I met this woman there with an incredible face, with pain and suffering. And she told me she was there to commemorate the death of her family members. I asked her if I could shoot her and, after some reluctance, she accepted. Then, while she was there she recognized the jail cell where her son had been imprisoned.

For me the most crucial thing is to find the right distance for the story when I set up: Where do I put the camera?

I found a spot, put the camera there, and I let it run. And she started touching the wall, and then this room became the place for this painful ritual. And then she showed me the pictures (of her son). She was just touching this wall and I didn’t know what she was saying. And then when I got the translation I thought: This is incredible!

Things happen like that. Would she have done that without the camera? I don’t know. The camera is there, so there is interaction. There is always a performance. I don’t believe in absolute reality.

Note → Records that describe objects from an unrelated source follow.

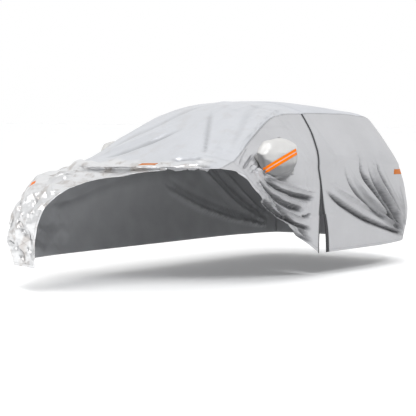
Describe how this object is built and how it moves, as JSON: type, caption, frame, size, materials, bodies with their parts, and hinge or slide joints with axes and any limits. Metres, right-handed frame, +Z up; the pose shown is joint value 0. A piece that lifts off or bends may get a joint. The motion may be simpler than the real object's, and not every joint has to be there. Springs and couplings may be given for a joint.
{
  "type": "car cover",
  "caption": "Fitted silver cloth car cover with mirror pockets and a zipped side, drawn back from the front left quarter.",
  "frame": {"origin": "underside of the top panel over the roof's highest stretch, where the cover rests on a car", "axes": "+Z up, +Y towards the car's rear, +X towards the car's left side; the ground lies at Z -1.420"},
  "size_m": [1.9341, 3.9474, 1.2406],
  "materials": {
    "silver_cloth": "satin silver coating",
    "silver_cloth_side": "satin silver coating",
    "silver_cloth_pocket": "bright silver coating",
    "dark_tape": "matt woven tape",
    "orange_strip": "reflective sheet"
  },
  "bodies": {
    "root": {"top_panel": "silver_cloth", "side_right": "silver_cloth_side", "side_left_front": "silver_cloth_side", "side_left_rear": "silver_cloth_side", "mirror_pocket_left": "silver_cloth_pocket", "mirror_pocket_right": "silver_cloth_pocket", "zip_tape_front": "dark_tape", "zip_tape_rear": "dark_tape", "strip_mirror_left": "orange_strip", "strip_mirror_right": "orange_strip", "strip_bonnet": "orange_strip", "strip_front_right": "orange_strip", "strip_rear_left": "orange_strip"}
  },
  "joints": []
}
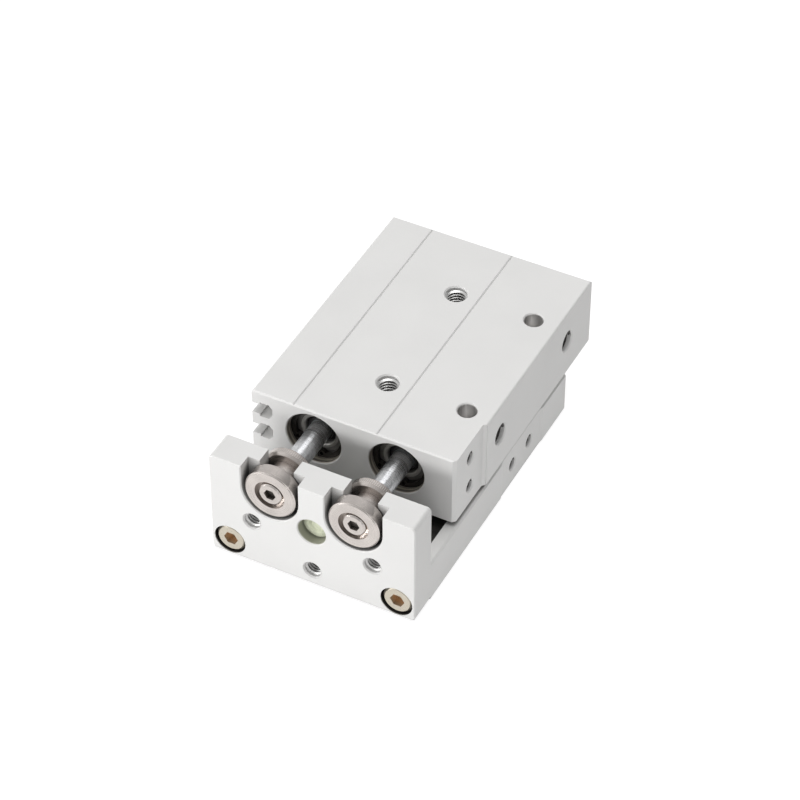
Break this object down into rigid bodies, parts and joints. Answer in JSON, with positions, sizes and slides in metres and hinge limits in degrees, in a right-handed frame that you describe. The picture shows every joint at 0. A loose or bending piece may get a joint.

I want to use the language of film in order to transform that into something else. What I film is real; it’s there, it’s not written. They are not actors, but they are performing. Once you put yourself in front of the camera, no matter what, you change.

Let’s talk about the camera. You do your own camera work and also the sound. 

I do everything on my own. I don’t want to have an assistant nearby while I film. Once everything is set up I have to be alone. And the camera becomes like a microscope for me. I discover a world.

What kind of camera do you use?

An Arri (Alexa) Mini. A fantastic camera, which is not so mini once you start putting things on it. It’s a big camera, and I like that. I would love to film with a Panavision camera, like John Ford’s camera. You frame the shot and then you wait for days for something to happen! Instead of saying ‘action’ I wait for something to happen. But I know that sooner or later it will.

Most of the time is waiting, and most of the time is also missing things. But when I’m able to capture something good it becomes dense and fundamental.